I figured it was about time I dip my toes (wordplay!) into the world of these shitty shark movies that have been so prevalent in the last few years. I always heard the ridiculous titles. Crocosaurus vs Mega Shark. Mega Shark vs the Velocieagle. Mecha Shark vs the Octoduckcat. For the record, I have no idea if any of those are real. I bet that first one is. I always heard the title, got a laugh, and then absolutely never proceeded to watch the movies. I know I watched whatever the first big one is that got people’s attention. Mega Shark vs. Giant Octopus maybe? Whatever, it was bad and this whole thing has gotten way out of control. I thought it was time to check back in. Yeah, I really shouldn’t have done that.
3-Headed Shark Attack was one of several stupid shark movie options I had on Netflix, but the only one that featured Danny Trejo prominently on the cover. That was what tipped the scales in this one’s favour, though I should have expected he would get five minutes of screen time, which he absolutely does. The rest of the movie we spend following a group of researchers and partying teens as they run away from a bad CGI shark with three heads and continuously make the worst decisions in an effort to pad this thing out to feature length.
I’ve never been fully on board with the Sharknado series (although I’ve only seen the first two and never bothered with the third and fourth entries) because it has been purposely trying to out stupid itself. The key to enjoying a movie like this is usually based on mocking the filmmaker’s intent to make a serious movie and how terribly off track the end results wound up being. It sounds cruel when I write it out like that, but it’s the truth. 3-Headed Shark Attacks disproves this theory because it seems to be a straight-forward attempt to make a shark attack movie, but it is not worthy of your laughter. It’s boring and is only worthy of your scorn and neglect.
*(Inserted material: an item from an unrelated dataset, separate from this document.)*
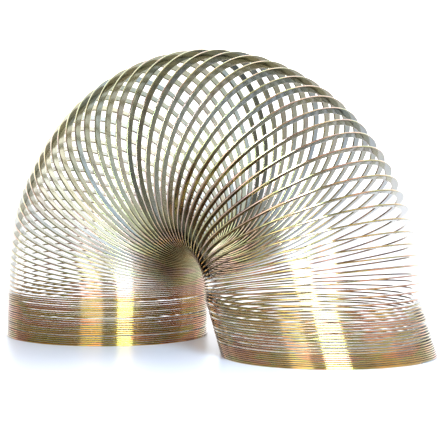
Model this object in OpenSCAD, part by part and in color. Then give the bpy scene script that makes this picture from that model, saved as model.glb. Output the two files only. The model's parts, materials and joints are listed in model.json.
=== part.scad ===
/* Spring coil toy of flat wire, bent into an arch that stands on both ends.
   The near foot is at +X, the far foot at -X, the floor is z = 0.
   The coil is wound left-handed: it climbs clockwise seen from above the near foot. */

/* [Coil] */
// Outside diameter of the coil
coil_d = 70; // [50:1:90]
// Width of the flat wire, measured along the coil's radius
wire_w = 2.5; // [1.5:0.1:3.5]
// Thickness of the flat wire, measured along the coil's axis
wire_t = 0.5; // [0.3:0.05:0.52]
// Rise of each bending turn when the coil is closed
arch_pitch = 0.6; // [0.6:0.01:0.7]
// Free gap between the wire ends of neighbouring bending turns
end_gap = 0.1; // [0.08:0.01:0.2]

/* [Arch] */
// Number of single turns that open in the arch
arch_turns = 53; // [47:2:53]
// Share of the opening at the near foot
open_near = 1.7; // [1.5:0.1:3]
// Share of the opening half way up the near side
open_near_side = 4.5; // [3:0.1:5]
// Share of the opening at the crown
open_crown = 6; // [5:0.1:8]
// Share of the opening half way down the far side
open_far_side = 3.2; // [3:0.1:5]
// Share of the opening at the far foot
open_far = 1.1; // [0.4:0.1:2]

// Unevenness of the openings from turn to turn
uneven = 0.09; // [0:0.01:0.12]

/* [Feet] */
// Closed turns standing in the near foot
near_turns = 23; // [19:2:27]
// Rise of each turn in the near foot, which stands loosely stacked
near_pitch = 0.77; // [0.7:0.01:0.85]
// How far the near foot leans towards the arch over its height
near_lean = 6.3; // [0:0.1:8]
// Closed turns standing in the far foot
far_turns = 23; // [19:2:23]
// How far the far foot leans towards the arch over its height
far_lean = 0.5; // [0:0.1:3]

/* [Finish] */
// Colour of the plated wire
wire_colour = "#C9B37A"; // ["#C9B37A", "#B9BCC2", "#D8A23C"]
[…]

Here's a shining example as to why this movie is a painful slog. There’s a scene early on…oh right I guess I didn’t do any form of plot overview. There’s a 3-headed shark. It attacks. Pollution made it I think? It starts out attacking this floating science lab and then for the middle chunk of the movie it attacks this yacht with a bunch of partiers on it. It looks super dumb. There we go. Anyway, there’s a scene early on where one of the characters (they are given names but they are all completely interchangeable so it doesn’t matter) swims out to a boat to bring it back and rescue the others who are trapped on an island or something, who cares. He gets to the boat, and then has no clue how to start it because all these characters are idiots. So then someone else has to swim out who is capable of starting the boat. But someone else swims out with him as a distraction for the shark. But then someone else feels they should be the distraction instead, so they swim out as well. It’s about a 10 minute of sequence of people swimming out to a boat and it is excruuuuuuutiating! There is also a liberal use of slow motion throughout the film, which I assume was another attempt to pad this garbage out to the length of an actual movie.
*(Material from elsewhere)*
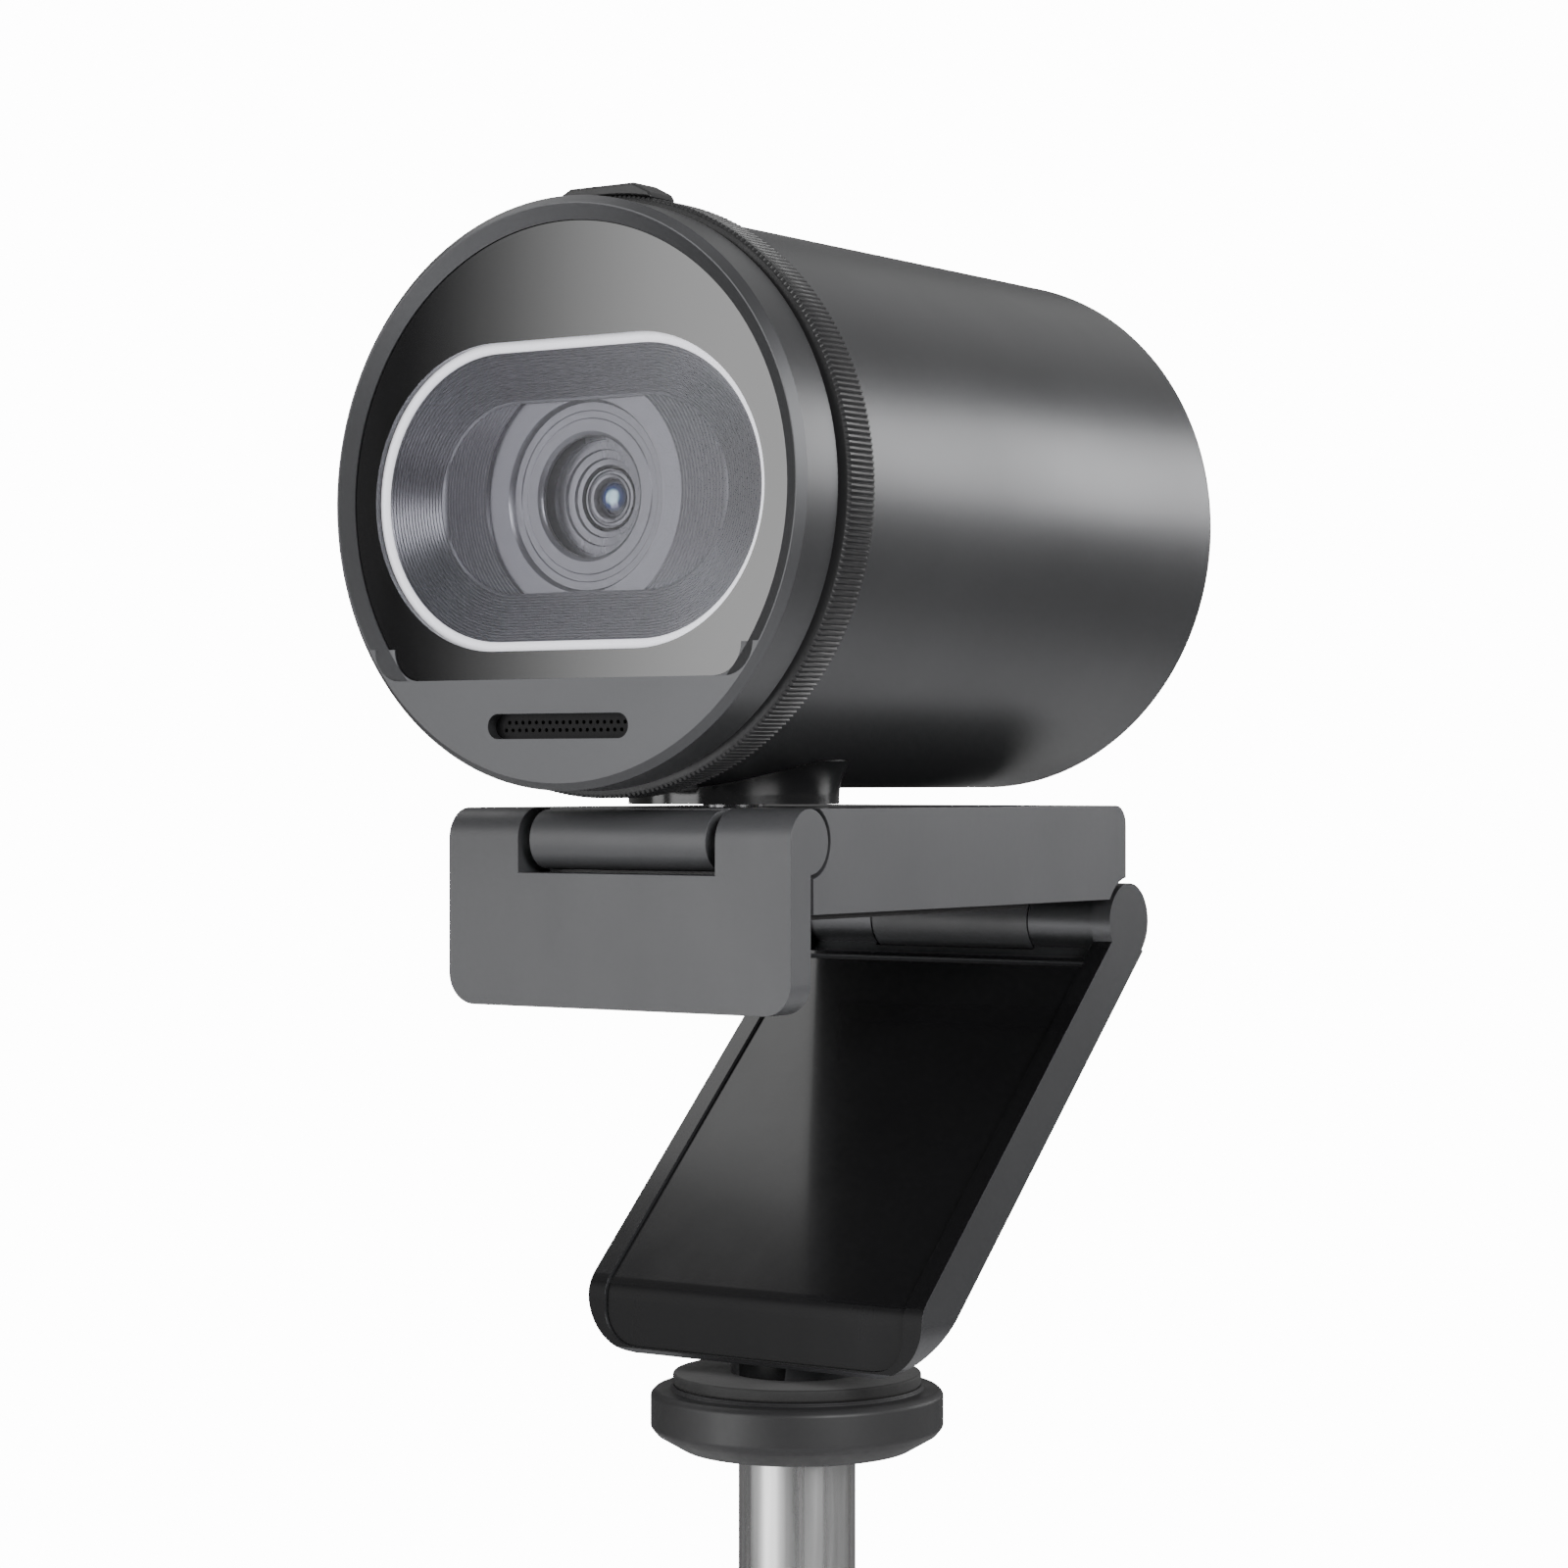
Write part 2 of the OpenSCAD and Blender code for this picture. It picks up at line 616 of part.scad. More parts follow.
module tripod_leg(angle) color("black") splayed(angle) difference() {
    union() {
        translate([0, 0, leg_end]) linear_extrude(wide_top - leg_end) leg_arc(leg_inner_r);
        translate([0, 0, leg_end]) linear_extrude(9) leg_arc(web_r);
        rotate([90, 0, 0]) cylinder(h = tongue_w, r = tongue_r, center = true);
        translate([-tongue_r, -tongue_w / 2, wide_top - 6]) cube([2 * tongue_r, tongue_w, 6 - wide_top]);
    }
    rotate([90, 0, 0]) cylinder(h = 20, r = leg_pin_r + running, center = true);
}

// Bright inner bars of a leg: one tapered, two thin and a cross piece
module leg_bars(angle) color("silver") splayed(angle) {
    translate([bar_x, 0, 0]) rotate([90, 0, -90]) linear_extrude(bar_t) polygon([
        [-2.1, -19], [2.1, -19], [3.9, bar_end], [-3.9, bar_end]
    ]);
    for (side = [-1, 1]) translate([bar_x - bar_t, side * 7.3 - 0.6, bar_end]) cube([bar_t, 1.2, 34]);
    translate([bar_x - bar_t, -8, bar_end - 3]) cube([bar_t, 16, 3]);
}

module foot(angle) color("black") intersection() {
    splayed(angle) translate([0, 0, foot_end]) linear_extrude(leg_end - foot_end) leg_arc(web_r);
    translate([-200, -200, 0]) cube([400, 400, 60]);
}

module leg_back() tripod_leg(leg_angles[0]);
module leg_left() tripod_leg(leg_angles[1]);
module leg_right() tripod_leg(leg_angles[2]);
module bars_back() leg_bars(leg_angles[0]);
module bars_left() leg_bars(leg_angles[1]);
module bars_right() leg_bars(leg_angles[2]);
module foot_back() foot(leg_angles[0]);
module foot_left() foot(leg_angles[1]);
module foot_right() foot(leg_angles[2]);

front_bezel();
front_glass();
trim_ring();
mic_mesh();
microphones();
lens_surround();
shutter_blade();
shutter_pin();
lens_housing();
lens_barrel();
front_lens();
rear_lens();
image_sensor();
sensor_board();
board_posts();
main_board();
board_screws();
heat_sink();
inner_sleeve();
privacy_ring();
privacy_tab();
barrel_housing();
rear_cap();
rear_screws();
usb_socket();
usb_tongue();
neck();
swivel_post();
swivel_washer();
swivel_screw();
arm();
arm_cover();
arm_pad();
front_lip();
lip_pad();
lip_pin();
rear_pin();
clip_leg();
leg_panel();
thread_bush();
stud();
top_disc();
disc_pad();
tube_top();
tube_mid();
tube_low();
mid_collar();
low_collar();
hub_upper();
hub_lower();
leg_pins();
leg_back();
leg_left();
leg_right();
bars_back();
bars_left();
bars_right();
foot_back();
foot_left();
foot_right();
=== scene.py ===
import json
import math
import bmesh
import bpy
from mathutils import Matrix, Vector


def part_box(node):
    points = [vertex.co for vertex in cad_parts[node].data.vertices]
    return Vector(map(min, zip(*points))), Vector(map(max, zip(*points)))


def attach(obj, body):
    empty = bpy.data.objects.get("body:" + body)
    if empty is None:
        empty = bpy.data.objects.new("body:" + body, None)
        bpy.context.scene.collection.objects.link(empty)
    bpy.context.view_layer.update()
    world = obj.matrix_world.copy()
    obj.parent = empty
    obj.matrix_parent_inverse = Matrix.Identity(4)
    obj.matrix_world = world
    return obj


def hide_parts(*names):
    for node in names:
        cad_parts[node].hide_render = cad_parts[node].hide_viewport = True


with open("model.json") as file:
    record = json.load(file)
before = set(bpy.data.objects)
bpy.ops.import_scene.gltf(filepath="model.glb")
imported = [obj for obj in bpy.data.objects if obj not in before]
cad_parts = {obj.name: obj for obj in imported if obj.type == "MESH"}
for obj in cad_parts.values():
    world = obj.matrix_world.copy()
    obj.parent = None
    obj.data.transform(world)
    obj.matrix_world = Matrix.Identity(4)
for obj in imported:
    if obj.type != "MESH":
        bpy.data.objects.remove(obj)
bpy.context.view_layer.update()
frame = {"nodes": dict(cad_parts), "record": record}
MM = 0.001


# ---------- where the head lies, from the frame ----------
bezel_low, bezel_high = [Vector(corner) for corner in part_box("front_bezel")]
AXIS_Z = (bezel_low.z + bezel_high.z) / 2
FACE_Y = bezel_low.y


def head_point(x, depth, z):
    """A point given in millimetres: across, behind the front face, above the barrel's axis."""
    return Vector((x * MM, FACE_Y + depth * MM, AXIS_Z + z * MM))


def head_box(node):
    """A CAD node's box in the same millimetres: half its width, bottom, top, front and back."""
    low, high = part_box(node)
    return ((high.x - low.x) / 2 / MM, (low.z - AXIS_Z) / MM, (high.z - AXIS_Z) / MM,
            (low.y - FACE_Y) / MM, (high.y - FACE_Y) / MM)


LENS_DEPTH = 7.9
WINDOW_CORNER = 3.0
OUTLINE_COUNT = 288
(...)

The one thing you could pretty easily point and laugh at are the performances. It is amongst the stiffest/flattest/general worst acting I have ever witnessed in a film. I had to rewind the part where the captain of the yacht issues the most bored “Mayday, Mayday” anyone has ever muttered. But at least Trejo must elevate things right? I mean yes, but he is barely in this and spends most of the movie on a boat that is heading towards where the action is. He has one quick encounter with the shark and that’s it for him. Complete waste.
There are really no redeeming qualities in 3-Headed Shark Attack. It does have nudity and gore, but the former is all front loaded at the beginning of the movie so if that’s what you’re here for, you’re good after about 5 minutes. The latter is all rendered in the same terrible computer effects that are responsible for the shark itself. I will say that the way they dispose of the shark is appropriately stupid, but everything else is irredeemable. I’m happy that I can now resume ignoring every single one of these movies that gets released.
Ok, I begrudgingly will give some credit to the tagline of the movie – “More Heads, More Deads.” That right there is the perfect amount of stupid that I can’t help but admire it.